Monday, February 13, 2012

Treatise on Love


I [heart] you. Blech. Phooey. Let’s not talk about how, on this one day of the year, we will all pause to remember that we love our girlfriend/boyfriend, spouse, partner, etc. (or that many of us forget it the other 364 days), as we stuff our faces with Brach’s mystery chocolates and watch our Wal-Mart roses wilt. Let’s talk about the real deal—the kind of lasting love that takes work, effort, elbow grease. EVERY day is the day for that.

Ray and I have been together for 26 years, married for 23 of those. I don’t think he’d mind me telling you that, like many long-together couples, we are usually somewhere on the relationship Matterhorn—that roller coaster of ups, downs, occasional blessed straightaways, twists, and a black-out tunnel every now & then. There are days when Ray doesn’t like me much—I am decidedly unlikeable some days. There are days when I don’t like him. There are days when we’re both fuming and retreat to our respective hidey-holes for hours of sizzling silence. But we NEVER stop loving each other, and that’s because we’re both committed to the work.

In the giddy flush of new love, humans somehow become convinced (volcanic brain activity caused by too much dopamine, I believe) that love is spontaneous, effervescent…that it magically bubbles up as a refreshing, cleansing mist of goodness & light from cracks in the earth, or it rains down on us in sudden delightful showers of…oh, I dunno…happy, Smurfy, tickly glitter. And yeah, I totally LOVED that all-too-brief phase. But PHASE is the key word.

Once that dopamine rush levels off, you’d better roll up your sleeves. Because suddenly, you’re gonna notice the toilet seat’s up, or he left the space heater on, or she forgot to pay the light bill, or he brought home another stray animal, or…huh? When did you start living in pink sweats and an old gas station shirt?

The real work is holding ever-present in your mind the notion that you signed on for the long haul. Yes, you might throw up going down that next roller-coaster freefall, but once you reach the bottom, you will still be alive (and sometimes, with a renewed sense of the thrill). Most of the time, you have to willfully, consciously, remember what you love about each other. You have to listen—find out about, and tend to, each other’s needs, even when you don’t feel like it. Even when you just downloaded a new mystery on your Kindle. You have to stick it out. As my friend LuLu says, the secret to a lasting marriage is not getting divorced.

I should say here that it takes TWO of you working. Sadly, no amount of working on your own can save love from someone who’s already (mentally, at least) jumped off the ride.

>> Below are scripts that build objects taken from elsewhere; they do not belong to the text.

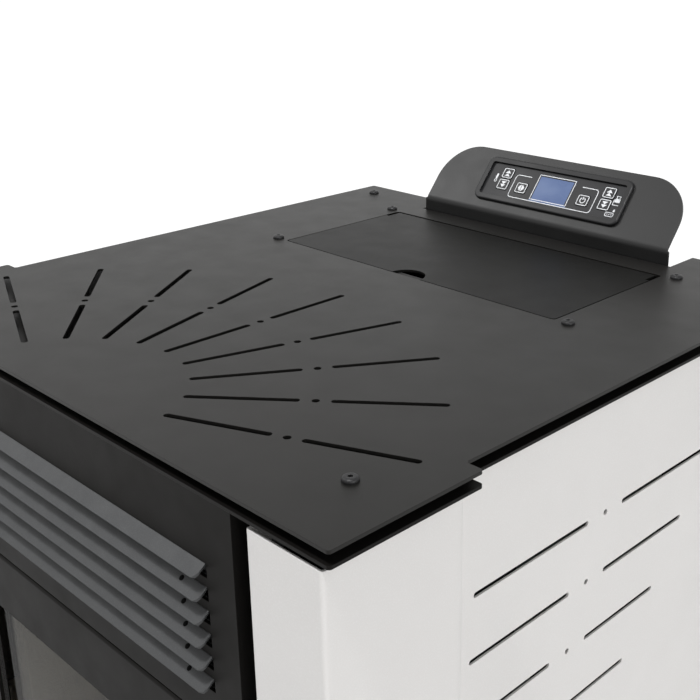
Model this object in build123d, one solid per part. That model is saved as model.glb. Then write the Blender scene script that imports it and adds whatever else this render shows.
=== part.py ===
from build123d import *
from math import cos, degrees, radians, sin, tan
import os

# Free-standing pellet stove. Millimetres. X runs to the right across the front, Y runs
# backwards from the front face, Z is height above the floor. Everything is drawn with Y
# measured from the front face; write() moves it back so that the origin lies on the floor
# under the middle of the whole outline.

# ---- whole stove ----
stove_height = 940.0  # floor to the upper surface of the top plate
body_width = 500.0
body_depth = 497.0  # front edge to rear edge of the top plates
handle_reach = 42.0  # door handle in front of the front face
pipe_reach = 45.0  # flue spigot behind the rear edge of the plates
centre_y = (body_depth + pipe_reach - handle_reach) / 2
plate_overhang = 6.0  # plates beyond the side panels
rear_overhang = 7.0  # plates beyond the rear panel
side_wide = body_width / 2 - plate_overhang
side_space = 94.0  # between the firebox and the side panels
box_half = side_wide - side_space
landing_w = 18.0  # rope-seal landing beside the firebox
flange_half = box_half + landing_w
post_beside = 4.0
post_inner = flange_half + post_beside
post_w = 16.4
post_outer = post_inner + post_w
side_edge_gap = 0.6
side_edge_x = post_outer + side_edge_gap
front_groove = 10.4  # dark groove between the front and the side panels
head_half = side_edge_x - front_groove
seat = 0.3  # gap that soft and loose pieces keep from what carries them
run_gap = 0.05  # radial running gap of a shaft in its bore

# ---- twin top plates ----
plate_t = 2.0
plate_gap = 6.0  # shadow gap between the two plates
wide_length = 103.5  # how far back the plates keep their full width
step_in = 12.0  # plates are narrower by this much on each side behind that
plate_corner_r = 2.0
cutout_half = 135.5  # rear cut-out for the control bracket
cutout_depth = 34.0
screw_r = 4.75  # button-head screws through both plates
screw_head_h = 2.6
screw_round = 1.95
screw_past = 4.0  # shank below the lower plate
screw_shank_r = 2.4
screw_socket_r = 1.6
screw_socket_floor = 0.8  # above the plate
screw_hole_r = 2.75
boss_r = 6.0
front_screw_in = 40.0  # in from the plates' side edges
front_screw_y = 50.0
rear_screw_in = 36.4
rear_screw_ahead = 23.2
lid_screw_out = 12.0  # beside the lid
lid_screw_behind = 5.5

# ---- fan of slots in the top plate ----
fan_centre_y = -2.7
fan_rays = 9
fan_pitch = 16.95  # degrees between rays
inner_slot = (86.0, 154.0)  # from and to, as radii from the fan's centre
outer_slot = (172.0, 240.0)
fan_slot_w = 4.4
fan_dot_r = 2.4
fan_dot_at = 163.1

# ---- hopper lid ----
lid_half = 142.5
lid_from_rear = 194.5
lid_front = body_depth - lid_from_rear
lid_length = 133.0
lid_gap = 1.0  # front and sides
lid_rear_gap = 3.0
lid_corner_r = 3.0
notch_r = 15.0
hinge_drop = 5.0  # lid pivot below the top surface
hinge_inset = 3.0  # lid pivot ahead of the lid's rear edge
hinge_pin_r = 1.25
knuckle_r = 2.5
knuckle_w = 2.8
knuckle_out = 1.0  # beside the lid seal
ear_out = 4.3
ear_w = 3.0
ear_room = 8.7  # lid edge cleared ahead of the ear
seal_w = 6.0
seal_half = 135.0
seal_behind = 2.0
seal_front = lid_front + seal_behind
seal_length = 121.0

# ---- control bracket and keypad ----
bracket_t = 2.0
riser_half = 132.0
riser_from_rear = 33.0
riser_y = body_depth - riser_from_rear
riser_below = 70.0  # how far the riser reaches below the top surface
bend_above = 12.0
bend_r = 7.0
face_lean = 40.0  # degrees back from vertical
face_length = 61.5
face_half = 130.5
face_corner_r = 38.0
foot_flange = 20.0  # turned down at the bracket's foot
foot_bend_r = 3.0
bezel_half = 78.0
bezel_from = 9.5  # distances up the face
bezel_to = 53.3
bezel_corner_r = 7.5
bezel_rim_w = 5.5
bezel_proud = 3.0
bezel_wall = 1.6
bezel_behind = 12.0
bezel_round = 1.6
tub_corner_r = 3.0
well_corner_r = 2.0
panel_proud = 0.8
panel_t = 1.6
panel_loose = 0.05  # round the keypad and the screen
screen_centre = 2.0
screen_w = 39.6
screen_h = 26.5
screen_from = 17.6
key_w = 12.0
key_h = 10.4
key_corner_r = 1.5
key_gap = 0.3
key_proud = 0.5
key_t = 2.2
key_plunger_r = 2.2
key_travel = 1.2  # free depth under the plunger
left_keys_x = -52.0
mode_key_x = -31.0
power_key_x = 36.0
right_keys_x = 58.0
key_row = 33.3  # distance up the face of the middle of the key pairs
key_row_step = 5.7
single_key_row = 27.4

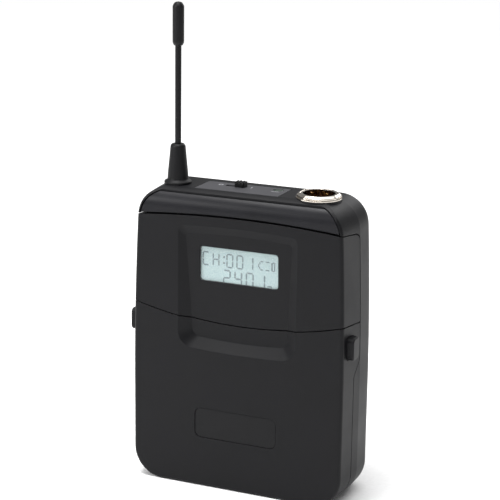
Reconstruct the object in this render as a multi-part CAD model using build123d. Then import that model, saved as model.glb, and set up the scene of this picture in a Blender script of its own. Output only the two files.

For the rest of us, yes, the bloom WILL come off the rose eventually. This will happen even to those of you deep in the dopamine/endorphin throes, vowing that YOUR love will always be flame & fireworks. But know that in the coming years, if you do the work—and it’s DAILY work—you’ll end up with a more profound sense of trust, an amazing shared history, and a more peaceful and abiding kind of love than you knew was possible.

And I know I’m badly mixing metaphors here, but don’t throw out the rose—every blue moon, it will suddenly, mysteriously burst into full bloom. Just this morning, for example, I noticed that Ray had scrubbed shiny-clean the glass top stove when I wasn’t looking. I smiled and thought, “Happy Valentine’s Day.”